- _To do_: Copy exactly the lines from the start of the data below through the one that carries "moved along heading.", and only those.

- _Dataset section_:
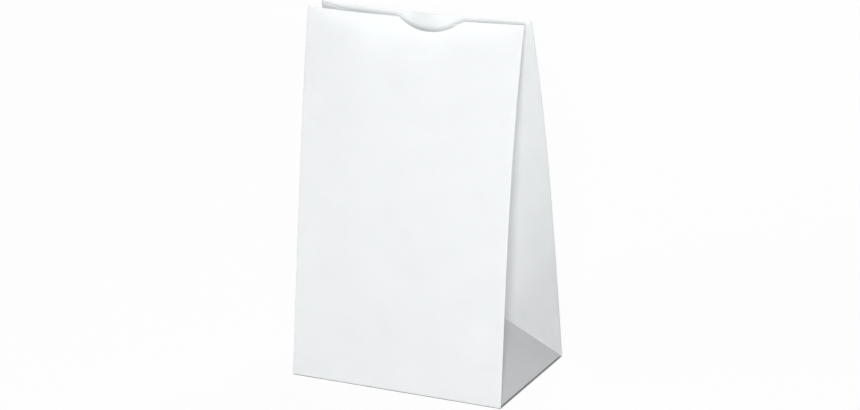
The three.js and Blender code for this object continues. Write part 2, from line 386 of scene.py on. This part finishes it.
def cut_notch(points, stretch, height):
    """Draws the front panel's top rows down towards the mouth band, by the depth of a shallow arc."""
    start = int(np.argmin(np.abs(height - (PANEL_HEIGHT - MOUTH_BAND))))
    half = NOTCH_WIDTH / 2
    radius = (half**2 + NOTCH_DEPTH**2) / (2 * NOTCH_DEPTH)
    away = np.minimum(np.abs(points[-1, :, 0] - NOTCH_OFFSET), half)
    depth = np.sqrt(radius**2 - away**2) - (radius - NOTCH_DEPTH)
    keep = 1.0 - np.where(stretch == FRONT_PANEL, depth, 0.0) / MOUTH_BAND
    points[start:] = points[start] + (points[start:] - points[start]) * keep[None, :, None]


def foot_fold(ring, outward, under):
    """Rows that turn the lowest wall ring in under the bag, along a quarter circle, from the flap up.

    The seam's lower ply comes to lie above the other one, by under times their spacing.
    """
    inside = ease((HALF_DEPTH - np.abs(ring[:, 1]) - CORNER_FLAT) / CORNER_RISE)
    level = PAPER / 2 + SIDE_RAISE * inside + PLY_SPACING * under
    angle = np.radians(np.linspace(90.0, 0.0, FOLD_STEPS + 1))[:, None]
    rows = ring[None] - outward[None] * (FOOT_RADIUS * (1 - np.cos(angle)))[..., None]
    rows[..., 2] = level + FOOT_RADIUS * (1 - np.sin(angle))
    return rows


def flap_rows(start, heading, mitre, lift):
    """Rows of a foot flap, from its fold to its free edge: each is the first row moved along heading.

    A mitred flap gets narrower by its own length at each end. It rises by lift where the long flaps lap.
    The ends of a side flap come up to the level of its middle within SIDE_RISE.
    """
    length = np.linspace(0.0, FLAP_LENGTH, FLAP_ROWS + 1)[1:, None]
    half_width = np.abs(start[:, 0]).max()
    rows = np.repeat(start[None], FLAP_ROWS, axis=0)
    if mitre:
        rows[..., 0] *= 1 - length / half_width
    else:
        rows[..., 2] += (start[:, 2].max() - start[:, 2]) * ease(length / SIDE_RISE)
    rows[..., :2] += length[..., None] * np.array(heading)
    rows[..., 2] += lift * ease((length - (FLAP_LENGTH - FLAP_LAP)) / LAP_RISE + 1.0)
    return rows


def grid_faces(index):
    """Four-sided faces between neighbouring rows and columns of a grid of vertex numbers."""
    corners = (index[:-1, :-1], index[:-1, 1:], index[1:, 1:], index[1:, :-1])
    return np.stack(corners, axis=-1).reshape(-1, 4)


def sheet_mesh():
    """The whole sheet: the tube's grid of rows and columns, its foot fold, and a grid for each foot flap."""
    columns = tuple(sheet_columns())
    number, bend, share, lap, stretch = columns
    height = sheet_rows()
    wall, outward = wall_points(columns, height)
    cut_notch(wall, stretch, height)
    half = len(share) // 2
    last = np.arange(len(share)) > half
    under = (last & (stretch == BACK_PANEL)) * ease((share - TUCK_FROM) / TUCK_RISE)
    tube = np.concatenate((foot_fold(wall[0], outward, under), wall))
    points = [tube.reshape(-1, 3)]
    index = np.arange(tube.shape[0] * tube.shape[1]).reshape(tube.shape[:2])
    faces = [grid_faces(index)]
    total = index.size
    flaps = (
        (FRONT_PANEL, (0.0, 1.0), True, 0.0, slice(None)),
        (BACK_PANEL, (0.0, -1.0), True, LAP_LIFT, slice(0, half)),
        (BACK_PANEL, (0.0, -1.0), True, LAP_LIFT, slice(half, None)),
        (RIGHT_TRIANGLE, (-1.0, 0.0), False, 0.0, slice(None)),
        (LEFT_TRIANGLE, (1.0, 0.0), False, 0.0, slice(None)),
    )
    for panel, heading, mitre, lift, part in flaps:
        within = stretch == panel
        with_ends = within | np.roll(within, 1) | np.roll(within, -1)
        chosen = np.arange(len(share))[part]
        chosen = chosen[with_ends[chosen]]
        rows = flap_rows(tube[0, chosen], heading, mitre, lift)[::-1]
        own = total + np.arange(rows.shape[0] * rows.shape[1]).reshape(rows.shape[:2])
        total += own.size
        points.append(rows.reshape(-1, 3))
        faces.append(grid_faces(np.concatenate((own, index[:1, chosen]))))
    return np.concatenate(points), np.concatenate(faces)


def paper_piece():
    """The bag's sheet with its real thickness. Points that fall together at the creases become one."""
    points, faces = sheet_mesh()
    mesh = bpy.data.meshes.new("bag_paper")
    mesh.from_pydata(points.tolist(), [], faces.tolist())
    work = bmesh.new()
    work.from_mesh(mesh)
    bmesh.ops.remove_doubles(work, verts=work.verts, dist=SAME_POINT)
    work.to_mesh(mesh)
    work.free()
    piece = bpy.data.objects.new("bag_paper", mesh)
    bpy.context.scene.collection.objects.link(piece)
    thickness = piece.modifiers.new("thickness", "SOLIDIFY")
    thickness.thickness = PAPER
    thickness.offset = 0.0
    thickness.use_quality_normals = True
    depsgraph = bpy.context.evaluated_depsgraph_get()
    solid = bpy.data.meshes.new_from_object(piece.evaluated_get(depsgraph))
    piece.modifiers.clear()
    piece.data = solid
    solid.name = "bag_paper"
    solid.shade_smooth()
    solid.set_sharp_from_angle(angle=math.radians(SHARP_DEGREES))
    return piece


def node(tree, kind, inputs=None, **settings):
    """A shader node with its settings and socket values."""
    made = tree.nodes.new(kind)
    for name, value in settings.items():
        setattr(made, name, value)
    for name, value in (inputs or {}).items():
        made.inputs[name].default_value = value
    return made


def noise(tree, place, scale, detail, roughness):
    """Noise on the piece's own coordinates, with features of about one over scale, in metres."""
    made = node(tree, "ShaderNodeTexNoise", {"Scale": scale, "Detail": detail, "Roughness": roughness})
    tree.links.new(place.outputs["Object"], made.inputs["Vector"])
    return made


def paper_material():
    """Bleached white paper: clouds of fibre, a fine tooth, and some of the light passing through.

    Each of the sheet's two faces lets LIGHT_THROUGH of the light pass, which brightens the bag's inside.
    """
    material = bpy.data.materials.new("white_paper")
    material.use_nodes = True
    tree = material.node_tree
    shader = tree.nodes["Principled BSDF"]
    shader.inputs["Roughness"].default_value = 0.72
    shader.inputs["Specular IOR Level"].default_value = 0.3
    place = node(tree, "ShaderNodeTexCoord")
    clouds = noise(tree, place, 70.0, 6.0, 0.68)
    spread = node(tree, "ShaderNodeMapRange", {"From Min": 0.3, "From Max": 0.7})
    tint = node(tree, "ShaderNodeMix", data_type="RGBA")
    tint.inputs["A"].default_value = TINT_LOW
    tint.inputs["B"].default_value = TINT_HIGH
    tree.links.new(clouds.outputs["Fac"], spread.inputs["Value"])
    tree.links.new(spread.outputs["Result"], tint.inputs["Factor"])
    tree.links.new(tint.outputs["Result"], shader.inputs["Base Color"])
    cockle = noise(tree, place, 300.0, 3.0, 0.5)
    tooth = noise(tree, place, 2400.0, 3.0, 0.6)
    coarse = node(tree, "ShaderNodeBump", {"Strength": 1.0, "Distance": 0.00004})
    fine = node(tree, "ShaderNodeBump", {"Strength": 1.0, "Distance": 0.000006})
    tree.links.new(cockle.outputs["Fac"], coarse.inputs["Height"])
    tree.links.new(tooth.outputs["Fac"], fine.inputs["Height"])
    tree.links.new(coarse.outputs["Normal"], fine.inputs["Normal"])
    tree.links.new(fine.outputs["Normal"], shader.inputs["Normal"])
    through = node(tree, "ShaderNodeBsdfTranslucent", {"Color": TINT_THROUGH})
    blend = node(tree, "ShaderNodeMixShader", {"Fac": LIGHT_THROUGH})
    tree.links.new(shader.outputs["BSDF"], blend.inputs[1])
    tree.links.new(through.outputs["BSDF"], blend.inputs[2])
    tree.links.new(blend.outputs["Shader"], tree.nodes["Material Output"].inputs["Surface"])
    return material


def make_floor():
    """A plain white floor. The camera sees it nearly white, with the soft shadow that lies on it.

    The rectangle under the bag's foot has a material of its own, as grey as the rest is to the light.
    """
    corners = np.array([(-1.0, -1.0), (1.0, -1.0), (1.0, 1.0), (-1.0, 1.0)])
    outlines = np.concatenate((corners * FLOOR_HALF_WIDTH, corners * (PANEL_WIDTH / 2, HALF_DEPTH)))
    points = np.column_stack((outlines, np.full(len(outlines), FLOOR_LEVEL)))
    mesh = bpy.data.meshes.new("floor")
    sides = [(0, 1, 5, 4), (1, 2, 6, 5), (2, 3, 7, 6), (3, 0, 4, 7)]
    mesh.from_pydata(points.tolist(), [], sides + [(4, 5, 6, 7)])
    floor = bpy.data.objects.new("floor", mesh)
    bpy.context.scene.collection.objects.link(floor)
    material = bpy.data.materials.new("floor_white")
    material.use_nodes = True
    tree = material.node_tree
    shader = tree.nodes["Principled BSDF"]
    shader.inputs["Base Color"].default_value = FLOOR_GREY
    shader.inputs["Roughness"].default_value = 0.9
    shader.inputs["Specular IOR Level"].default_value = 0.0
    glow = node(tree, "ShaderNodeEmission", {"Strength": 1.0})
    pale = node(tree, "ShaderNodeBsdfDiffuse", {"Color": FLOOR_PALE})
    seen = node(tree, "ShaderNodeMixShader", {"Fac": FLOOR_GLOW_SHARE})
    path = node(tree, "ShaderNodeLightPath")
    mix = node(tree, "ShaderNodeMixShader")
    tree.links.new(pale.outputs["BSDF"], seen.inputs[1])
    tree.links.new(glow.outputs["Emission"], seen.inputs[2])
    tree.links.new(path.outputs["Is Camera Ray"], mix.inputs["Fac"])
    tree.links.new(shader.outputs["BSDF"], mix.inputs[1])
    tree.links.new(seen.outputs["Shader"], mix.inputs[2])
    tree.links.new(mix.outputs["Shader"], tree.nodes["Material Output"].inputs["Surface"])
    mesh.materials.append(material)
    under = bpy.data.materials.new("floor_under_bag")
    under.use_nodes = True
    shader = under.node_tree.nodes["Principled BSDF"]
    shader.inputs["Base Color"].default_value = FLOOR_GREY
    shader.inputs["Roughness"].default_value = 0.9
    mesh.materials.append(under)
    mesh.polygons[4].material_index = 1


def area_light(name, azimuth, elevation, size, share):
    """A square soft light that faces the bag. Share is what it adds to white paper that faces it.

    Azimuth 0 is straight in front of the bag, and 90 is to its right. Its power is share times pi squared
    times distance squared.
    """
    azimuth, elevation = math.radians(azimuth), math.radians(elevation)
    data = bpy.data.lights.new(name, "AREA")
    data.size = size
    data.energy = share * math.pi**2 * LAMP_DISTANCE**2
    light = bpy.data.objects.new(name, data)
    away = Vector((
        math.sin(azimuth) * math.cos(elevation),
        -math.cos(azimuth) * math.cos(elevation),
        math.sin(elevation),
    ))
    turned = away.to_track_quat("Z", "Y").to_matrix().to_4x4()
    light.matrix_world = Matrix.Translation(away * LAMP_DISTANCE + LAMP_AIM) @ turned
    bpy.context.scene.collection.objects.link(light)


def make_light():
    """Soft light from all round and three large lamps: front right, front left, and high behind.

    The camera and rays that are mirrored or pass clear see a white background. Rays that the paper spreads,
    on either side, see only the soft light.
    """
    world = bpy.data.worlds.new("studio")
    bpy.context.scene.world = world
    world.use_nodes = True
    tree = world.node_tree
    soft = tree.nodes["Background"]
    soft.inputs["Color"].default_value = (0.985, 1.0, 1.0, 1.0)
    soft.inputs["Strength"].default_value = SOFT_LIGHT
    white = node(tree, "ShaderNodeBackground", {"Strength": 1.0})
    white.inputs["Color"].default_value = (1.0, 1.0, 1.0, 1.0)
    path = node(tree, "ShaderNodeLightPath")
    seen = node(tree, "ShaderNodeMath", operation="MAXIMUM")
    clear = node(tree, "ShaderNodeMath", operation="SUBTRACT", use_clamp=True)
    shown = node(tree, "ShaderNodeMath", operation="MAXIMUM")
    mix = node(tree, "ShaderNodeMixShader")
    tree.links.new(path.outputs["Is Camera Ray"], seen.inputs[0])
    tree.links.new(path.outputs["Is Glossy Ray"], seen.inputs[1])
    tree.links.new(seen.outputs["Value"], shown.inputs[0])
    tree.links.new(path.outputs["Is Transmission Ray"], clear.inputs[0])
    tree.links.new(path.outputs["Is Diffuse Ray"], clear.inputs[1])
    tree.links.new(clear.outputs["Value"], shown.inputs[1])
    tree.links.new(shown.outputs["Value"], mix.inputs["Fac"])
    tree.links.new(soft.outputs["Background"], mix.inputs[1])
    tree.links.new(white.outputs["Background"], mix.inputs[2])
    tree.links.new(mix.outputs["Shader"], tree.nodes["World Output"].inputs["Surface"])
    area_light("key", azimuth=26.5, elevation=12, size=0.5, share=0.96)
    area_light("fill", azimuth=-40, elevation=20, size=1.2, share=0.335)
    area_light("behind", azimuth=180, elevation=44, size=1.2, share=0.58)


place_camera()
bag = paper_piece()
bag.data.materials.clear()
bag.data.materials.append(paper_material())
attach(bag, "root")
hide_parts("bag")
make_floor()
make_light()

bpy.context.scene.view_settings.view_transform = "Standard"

- _Reply to the exercise_:
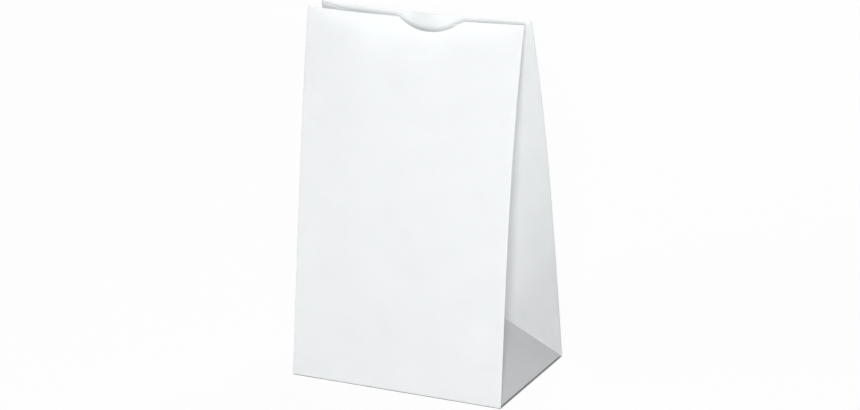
The three.js and Blender code for this object continues. Write part 2, from line 386 of scene.py on. This part finishes it.
def cut_notch(points, stretch, height):
    """Draws the front panel's top rows down towards the mouth band, by the depth of a shallow arc."""
    start = int(np.argmin(np.abs(height - (PANEL_HEIGHT - MOUTH_BAND))))
    half = NOTCH_WIDTH / 2
    radius = (half**2 + NOTCH_DEPTH**2) / (2 * NOTCH_DEPTH)
    away = np.minimum(np.abs(points[-1, :, 0] - NOTCH_OFFSET), half)
    depth = np.sqrt(radius**2 - away**2) - (radius - NOTCH_DEPTH)
    keep = 1.0 - np.where(stretch == FRONT_PANEL, depth, 0.0) / MOUTH_BAND
    points[start:] = points[start] + (points[start:] - points[start]) * keep[None, :, None]


def foot_fold(ring, outward, under):
    """Rows that turn the lowest wall ring in under the bag, along a quarter circle, from the flap up.

    The seam's lower ply comes to lie above the other one, by under times their spacing.
    """
    inside = ease((HALF_DEPTH - np.abs(ring[:, 1]) - CORNER_FLAT) / CORNER_RISE)
    level = PAPER / 2 + SIDE_RAISE * inside + PLY_SPACING * under
    angle = np.radians(np.linspace(90.0, 0.0, FOLD_STEPS + 1))[:, None]
    rows = ring[None] - outward[None] * (FOOT_RADIUS * (1 - np.cos(angle)))[..., None]
    rows[..., 2] = level + FOOT_RADIUS * (1 - np.sin(angle))
    return rows


def flap_rows(start, heading, mitre, lift):
    """Rows of a foot flap, from its fold to its free edge: each is the first row moved along heading.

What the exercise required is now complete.